#### [TASK BRIEF]
Transcribe only part of the material below: the lines from the one containing "ring_anchors(third_ring);" through the one containing "bpy.data.objects.remove(obj)", inclusive, exactly as written.

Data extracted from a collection
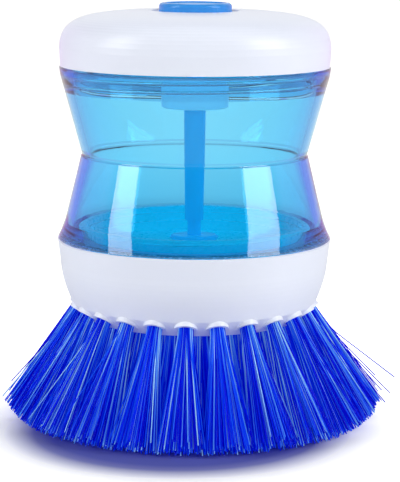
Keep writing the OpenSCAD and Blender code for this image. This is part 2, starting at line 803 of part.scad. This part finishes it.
function tuft_faces(bent) = let(levels = bent ? 3 : 2) concat(
    [for (k = [0:5]) let(n = (k + 1) % 6)
        each [[7, 8 + n, 8 + k], [1 + n, 1 + k, 8 + k], [1 + n, 8 + k, 8 + n]]],
    [for (k = [0:5])
        let(first = 14 + 3 * levels * k, foot = [first, first + 1, first + 2],
            rim = [0, 1 + (k + 5) % 6, 1 + k], top = first + 3 * (levels - 1))
        each concat(band(rim, foot),
            [for (v = [0:levels - 2]) each band([for (f = foot) f + 3 * v], [for (f = foot) f + 3 * v + 3])],
            [[top, top + 1, top + 2]])]);

function turned_point(p, a) = [p[0] * cos(a) - p[1] * sin(a), p[0] * sin(a) + p[1] * cos(a), p[2]];

module bristle_ring(ring, bent) {
    points = tuft_points(ring, bent);
    faces = tuft_faces(bent);
    count = ring[COUNT];
    color(bristle_blue)
        polyhedron(
            [for (i = [0:count - 1], p = points) turned_point(p, ring[FIRST] + i * 360 / count)],
            [for (i = [0:count - 1], f = faces) [for (v = f) v + i * len(points)]]);
}

module outer_bristles() {
    bristle_ring(outer_ring, true);
}

module second_bristles() {
    bristle_ring(second_ring, false);
}

module third_bristles() {
    bristle_ring(third_ring, false);
}

module inner_bristles() {
    bristle_ring(inner_ring, false);
}

// A flat strip on the end of each plug, across its hole
module ring_anchors(ring) {
    for (i = [0:ring[COUNT] - 1])
        at_tuft(ring, i)
            translate([-anchor_t / 2, -plug_r, plug_depth + press_fit])
                cube([anchor_t, 2 * plug_r, anchor_h]);
}

module tuft_anchors() {
    color(steel) {
        ring_anchors(outer_ring);
        ring_anchors(second_ring);
        ring_anchors(third_ring);
        ring_anchors(inner_ring);
    }
}

brush_base();
tuft_plate();
valve_seat();
valve_plate();
base_seal();
reservoir();
cap_seal();
top_cap();
button_guide();
rod_seal();
push_button();
push_rod();
button_spring();
valve_stem();
valve_seal();
seal_retainer();
valve_spring();
outer_bristles();
second_bristles();
third_bristles();
inner_bristles();
tuft_anchors();
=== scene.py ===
import math
import random

import bpy
from mathutils import Euler, Matrix, Vector


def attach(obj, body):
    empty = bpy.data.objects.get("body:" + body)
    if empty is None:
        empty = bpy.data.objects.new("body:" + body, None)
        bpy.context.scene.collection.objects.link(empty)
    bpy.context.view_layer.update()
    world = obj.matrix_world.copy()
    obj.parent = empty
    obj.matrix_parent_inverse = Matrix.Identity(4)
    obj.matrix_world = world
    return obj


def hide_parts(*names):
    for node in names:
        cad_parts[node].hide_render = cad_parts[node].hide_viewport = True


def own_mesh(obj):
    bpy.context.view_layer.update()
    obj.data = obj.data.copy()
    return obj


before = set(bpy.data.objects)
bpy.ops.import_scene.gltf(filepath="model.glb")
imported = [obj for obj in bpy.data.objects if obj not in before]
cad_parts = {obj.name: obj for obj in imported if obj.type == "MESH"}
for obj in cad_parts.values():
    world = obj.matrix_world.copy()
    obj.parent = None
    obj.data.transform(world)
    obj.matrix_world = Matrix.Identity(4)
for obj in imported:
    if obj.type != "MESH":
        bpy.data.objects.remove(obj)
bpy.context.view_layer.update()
mm = 0.001
print("frame loaded:", len(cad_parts), "nodes")


# Camera and lamps

view = {
    "place": (0, -511.6, 128.9),  # mm
    "down": 9.39,  # degrees below the horizon
    "aside": -0.168,  # degrees, so that the brush stands a little left of the middle
    "roll": 0.37,
    "lens": 153.0,  # mm, as the sensor's width
    "sensor": 36,
    "clip": (0.02, 60),  # metres
}

# Turn and lift are degrees round and above the brush, lean brings the upper edge closer. Shown is
# what glossy and clear surfaces see of the lamp, matt is what lights matt ones.
lamps = {
    "leftSoftbox": {
        "turn": -69, "lift": 32, "distance": 0.85, "size": (0.30, 0.64), "lean": 35,
        "shown": 6.5, "matt": 6.9,
    },
    "rightSoftbox": {
        "turn": 65, "lift": 32, "distance": 0.85, "size": (0.40, 0.64), "lean": 35,
        "shown": 6.5, "matt": 6.3,
    },
    "frontFill": {
        "turn": 0, "lift": 12, "distance": 1.2, "size": (1.4, 0.5), "lean": 0,
        "shown": 0, "matt": 1.5,
    },
    "topLight": {
        "turn": 180, "lift": 74, "distance": 0.9, "size": (0.4, 0.4), "lean": 0,
        "shown": 0, "matt": 3.9,
    },
}
lampAim = (0, 0, 60)  # mm
mattBehind = 0.03  # metres that the matt half of a lamp stands behind the shown one


def makeCamera():
    data = bpy.data.cameras.new("camera")
    data.lens = view["lens"]
    data.sensor_width = view["sensor"]
    data.clip_start, data.clip_end = view["clip"]
    camera = bpy.data.objects.new("camera", data)
    bpy.context.scene.collection.objects.link(camera)
    camera.location = Vector(view["place"]) * mm
    aim = Euler((math.radians(90 - view["down"]), 0, math.radians(view["aside"]))).to_matrix()
    roll = Matrix.Rotation(math.radians(view["roll"]), 3, "Z")
    camera.rotation_euler = (aim @ roll).to_euler()
    bpy.context.scene.camera = camera


def makeLamp(name, look, matt):
    width, height = look["size"]
    data = bpy.data.lights.new(name, "AREA")
    data.shape = "RECTANGLE"
    data.size = width
    data.size_y = height
    data.energy = look["matt" if matt else "shown"] * math.pi * width * height
    lamp = bpy.data.objects.new(name, data)
    bpy.context.scene.collection.objects.link(lamp)
    turn, lift = math.radians(look["turn"]), math.radians(look["lift"])
    way = Vector((math.sin(turn), -math.cos(turn), 0)) * math.cos(lift)
    way.z = math.sin(lift)
    distance = look["distance"] + (mattBehind if matt else 0)
    lamp.location = Vector(lampAim) * mm + way * distance
    lean = Matrix.Rotation(math.radians(look["lean"]), 3, "X")
    lamp.rotation_euler = ((-way).to_track_quat("-Z", "Y").to_matrix() @ lean).to_euler()
    lamp.visible_camera = False
    lamp.visible_diffuse = matt
    lamp.visible_glossy = not matt
    lamp.visible_transmission = not matt


# Shader maths

class Wire:  # a node's output; sums and products of wires and numbers add their Math nodes
    def __init__(self, shader, socket):
        self.shader = shader
        self.socket = socket

    def maths(self, operation, other=0):
        return self.shader.node("ShaderNodeMath", {"operation": operation}, {0: self, 1: other})

    def __add__(self, other):
        return self.maths("ADD", other)

    def __mul__(self, other):
        return self.maths("MULTIPLY", other)

    __radd__ = __add__
    __rmul__ = __mul__


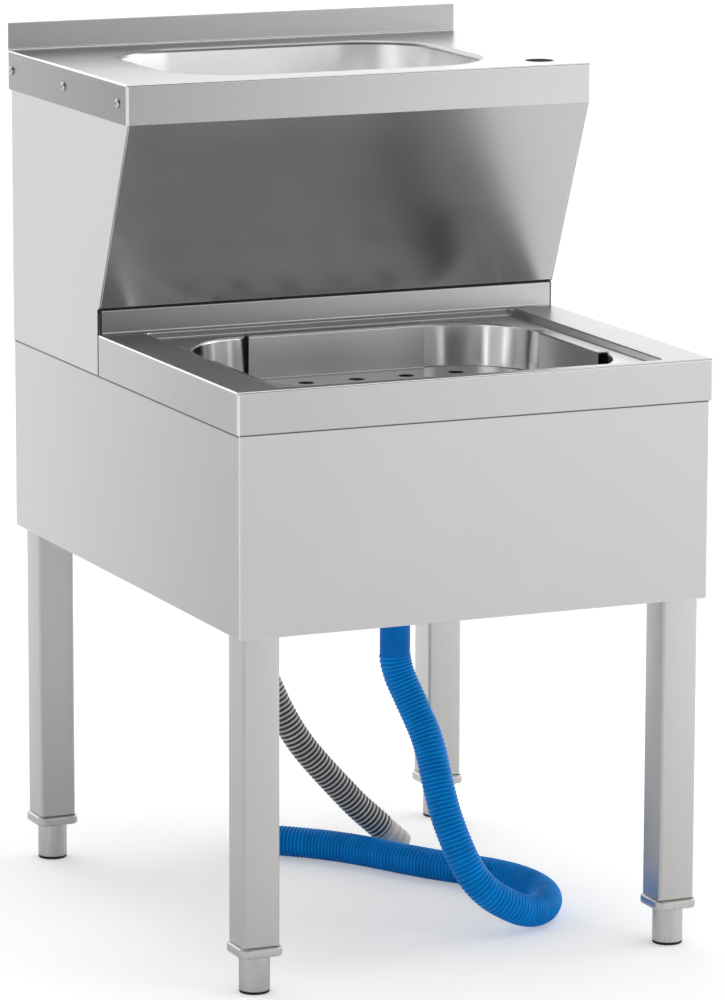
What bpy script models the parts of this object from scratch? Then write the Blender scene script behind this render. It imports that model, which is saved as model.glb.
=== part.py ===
"""Stainless steel mop sink with a raised hand basin, a lift-out strainer tray and levelling feet.

Metres, +Z up, X to the right, Y to the back. The origin is on the floor, at the middle of the footprint.
"""

import math
from typing import NamedTuple

import bmesh
import bpy
from mathutils import Matrix, Vector

# Sheet metal and fits
SHEET = 0.0012
GAP = 0.0003
OVERRUN = 0.004
EDGE_ROUND = 0.0012
CORNER_ROUND = 0.0022
CORNER_STEPS = 6
FLANGE = 0.015
HEM_HEIGHT = 0.015
SMOOTH_ANGLE = math.radians(32)
LEAST_MITRE_SHARE = 0.5
MERGE_DISTANCE = 0.00003

# Footprint
WIDTH = 0.500
DEPTH = 0.610
BACK_Y = DEPTH / 2
FRONT_Y = -DEPTH / 2

# Upper top
UPPER_DEPTH = 0.333
UPPER_LEVEL = 0.844
UPPER_APRON = 0.040
SPLASH_RISE = 0.028
SPLASH_THICK = 0.0024
TAP_HOLE_RADIUS = 0.0145
TAP_FROM_SIDE = 0.038
TAP_FROM_FRONT = 0.0415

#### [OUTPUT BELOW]
        ring_anchors(third_ring);
        ring_anchors(inner_ring);
    }
}

brush_base();
tuft_plate();
valve_seat();
valve_plate();
base_seal();
reservoir();
cap_seal();
top_cap();
button_guide();
rod_seal();
push_button();
push_rod();
button_spring();
valve_stem();
valve_seal();
seal_retainer();
valve_spring();
outer_bristles();
second_bristles();
third_bristles();
inner_bristles();
tuft_anchors();
=== scene.py ===
import math
import random

import bpy
from mathutils import Euler, Matrix, Vector


def attach(obj, body):
    empty = bpy.data.objects.get("body:" + body)
    if empty is None:
        empty = bpy.data.objects.new("body:" + body, None)
        bpy.context.scene.collection.objects.link(empty)
    bpy.context.view_layer.update()
    world = obj.matrix_world.copy()
    obj.parent = empty
    obj.matrix_parent_inverse = Matrix.Identity(4)
    obj.matrix_world = world
    return obj


def hide_parts(*names):
    for node in names:
        cad_parts[node].hide_render = cad_parts[node].hide_viewport = True


def own_mesh(obj):
    bpy.context.view_layer.update()
    obj.data = obj.data.copy()
    return obj


before = set(bpy.data.objects)
bpy.ops.import_scene.gltf(filepath="model.glb")
imported = [obj for obj in bpy.data.objects if obj not in before]
cad_parts = {obj.name: obj for obj in imported if obj.type == "MESH"}
for obj in cad_parts.values():
    world = obj.matrix_world.copy()
    obj.parent = None
    obj.data.transform(world)
    obj.matrix_world = Matrix.Identity(4)
for obj in imported:
    if obj.type != "MESH":
        bpy.data.objects.remove(obj)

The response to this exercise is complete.